▶ _Set task_
Extract all of the data and reproduce it precisely.
═════ Information shown
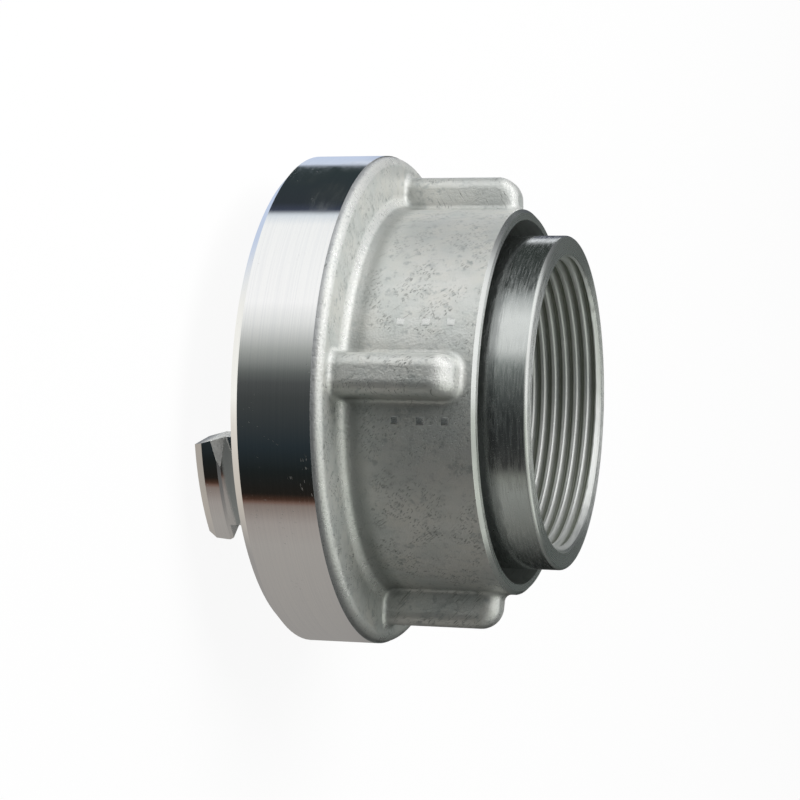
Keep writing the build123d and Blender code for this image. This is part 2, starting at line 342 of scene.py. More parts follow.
# %% [markdown]
# ## Floor and lamps
#
# The coupling stands on a plain pale floor. Camera rays see the floor nearly white, as
# paper under a studio lamp, with a little of its real shade left in, so that a soft
# shadow still ties the coupling to it. The metal neither mirrors the floor nor takes
# light from it, because the room's stripes below the horizon do that work. Two soft
# lamps hang on the upper side of the picture and shape the matt parts: a tall one, and
# a low one that reaches under the band to the ends of the claws. Mirrors don't see them.

# %% Lay the floor and hang the lamps
FLOOR_SIZE = 6.0
FLOOR_DROP = 0.02 * MM  # below the tips of the claws, so that no two faces meet
FLOOR_SHADE = (0.90, 0.90, 0.90, 1)
FLOOR_GLOW = 0.93  # the share of plain white that the camera sees
LAMP_SIZE = 0.7
LAMP_AIM = Vector((0, 0, 0.03))
# Each lamp: the side it hangs on in degrees, how far out and how high above its aim it
# is in metres, and its watts.
LAMPS = {"tall_lamp": (80, 0.65, 0.93, 11.5), "low_lamp": (85, 1.10, 0.12, 5.0)}


def lay_floor():
    mesh = bpy.data.meshes.new("floor")
    half = FLOOR_SIZE / 2
    corners = [(x, y, -FLOOR_DROP) for x, y in
               ((-half, -half), (half, -half), (half, half), (-half, half))]
    mesh.from_pydata(corners, [], [(0, 1, 2, 3)])
    piece = bpy.data.objects.new("floor", mesh)
    bpy.context.scene.collection.objects.link(piece)
    paint = bpy.data.materials.new("pale_floor")
    paint.use_nodes = True
    tree = paint.node_tree
    tree.nodes.clear()
    matt = add_node(tree, "ShaderNodeBsdfDiffuse", in_Color=FLOOR_SHADE)
    glow = add_node(tree, "ShaderNodeEmission", in_Color=(1, 1, 1, 1), in_Strength=1.0)
    rays = add_node(tree, "ShaderNodeLightPath")
    share = calc(tree, "MULTIPLY", seen_directly(tree, rays), FLOOR_GLOW)
    mix = add_node(tree, "ShaderNodeMixShader")
    tree.links.new(share, mix.inputs[0])
    tree.links.new(matt.outputs[0], mix.inputs[1])
    tree.links.new(glow.outputs[0], mix.inputs[2])
    output = add_node(tree, "ShaderNodeOutputMaterial")
    tree.links.new(mix.outputs[0], output.inputs["Surface"])
    mesh.materials.append(paint)
    piece.visible_glossy = False
    piece.visible_diffuse = False
    return piece


def hang_lamp(name, side, out, up, watts):
    data = bpy.data.lights.new(name, "AREA")
    data.shape = "DISK"
    data.size = LAMP_SIZE
    data.energy = watts
    lamp = bpy.data.objects.new(name, data)
    bpy.context.scene.collection.objects.link(lamp)
    turn = VIEW_AZIMUTH - radians(side)
    lamp.location = LAMP_AIM + Vector((cos(turn) * out, sin(turn) * out, up))
    lamp.rotation_euler = (lamp.location - LAMP_AIM).to_track_quat("Z", "Y").to_euler()
    lamp.visible_glossy = False
    return lamp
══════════
▶ _Finished exercise_
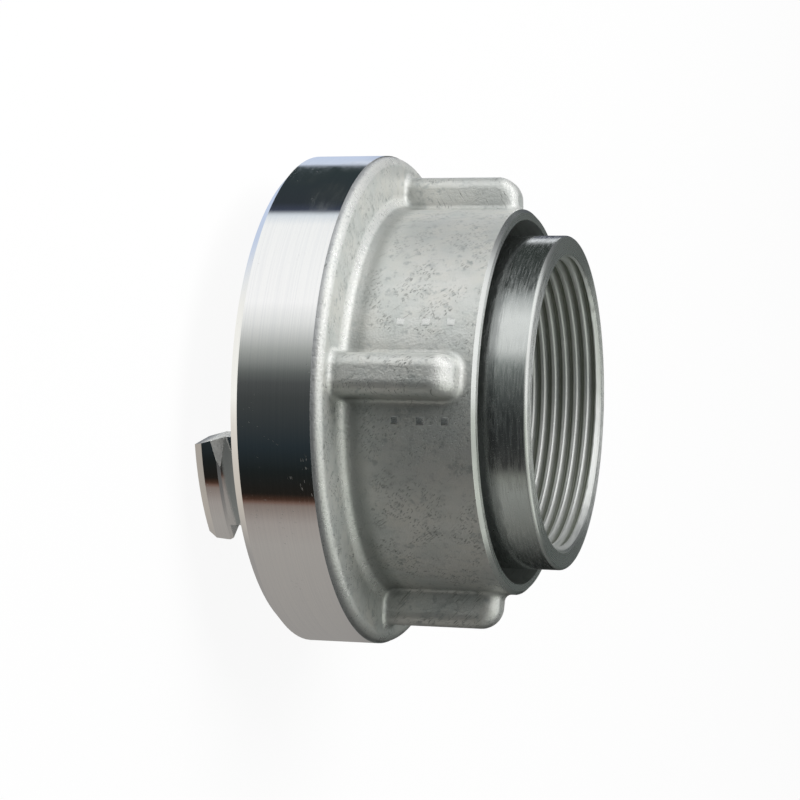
Keep writing the build123d and Blender code for this image. This is part 2, starting at line 342 of scene.py. More parts follow.
# %% [markdown]
# ## Floor and lamps
#
# The coupling stands on a plain pale floor. Camera rays see the floor nearly white, as
# paper under a studio lamp, with a little of its real shade left in, so that a soft
# shadow still ties the coupling to it. The metal neither mirrors the floor nor takes
# light from it, because the room's stripes below the horizon do that work. Two soft
# lamps hang on the upper side of the picture and shape the matt parts: a tall one, and
# a low one that reaches under the band to the ends of the claws. Mirrors don't see them.

# %% Lay the floor and hang the lamps
FLOOR_SIZE = 6.0
FLOOR_DROP = 0.02 * MM  # below the tips of the claws, so that no two faces meet
FLOOR_SHADE = (0.90, 0.90, 0.90, 1)
FLOOR_GLOW = 0.93  # the share of plain white that the camera sees
LAMP_SIZE = 0.7
LAMP_AIM = Vector((0, 0, 0.03))
# Each lamp: the side it hangs on in degrees, how far out and how high above its aim it
# is in metres, and its watts.
LAMPS = {"tall_lamp": (80, 0.65, 0.93, 11.5), "low_lamp": (85, 1.10, 0.12, 5.0)}


def lay_floor():
    mesh = bpy.data.meshes.new("floor")
    half = FLOOR_SIZE / 2
    corners = [(x, y, -FLOOR_DROP) for x, y in
               ((-half, -half), (half, -half), (half, half), (-half, half))]
    mesh.from_pydata(corners, [], [(0, 1, 2, 3)])
    piece = bpy.data.objects.new("floor", mesh)
    bpy.context.scene.collection.objects.link(piece)
    paint = bpy.data.materials.new("pale_floor")
    paint.use_nodes = True
    tree = paint.node_tree
    tree.nodes.clear()
    matt = add_node(tree, "ShaderNodeBsdfDiffuse", in_Color=FLOOR_SHADE)
    glow = add_node(tree, "ShaderNodeEmission", in_Color=(1, 1, 1, 1), in_Strength=1.0)
    rays = add_node(tree, "ShaderNodeLightPath")
    share = calc(tree, "MULTIPLY", seen_directly(tree, rays), FLOOR_GLOW)
    mix = add_node(tree, "ShaderNodeMixShader")
    tree.links.new(share, mix.inputs[0])
    tree.links.new(matt.outputs[0], mix.inputs[1])
    tree.links.new(glow.outputs[0], mix.inputs[2])
    output = add_node(tree, "ShaderNodeOutputMaterial")
    tree.links.new(mix.outputs[0], output.inputs["Surface"])
    mesh.materials.append(paint)
    piece.visible_glossy = False
    piece.visible_diffuse = False
    return piece


def hang_lamp(name, side, out, up, watts):
    data = bpy.data.lights.new(name, "AREA")
    data.shape = "DISK"
    data.size = LAMP_SIZE
    data.energy = watts
    lamp = bpy.data.objects.new(name, data)
    bpy.context.scene.collection.objects.link(lamp)
    turn = VIEW_AZIMUTH - radians(side)
    lamp.location = LAMP_AIM + Vector((cos(turn) * out, sin(turn) * out, up))
    lamp.rotation_euler = (lamp.location - LAMP_AIM).to_track_quat("Z", "Y").to_euler()
    lamp.visible_glossy = False
    return lamp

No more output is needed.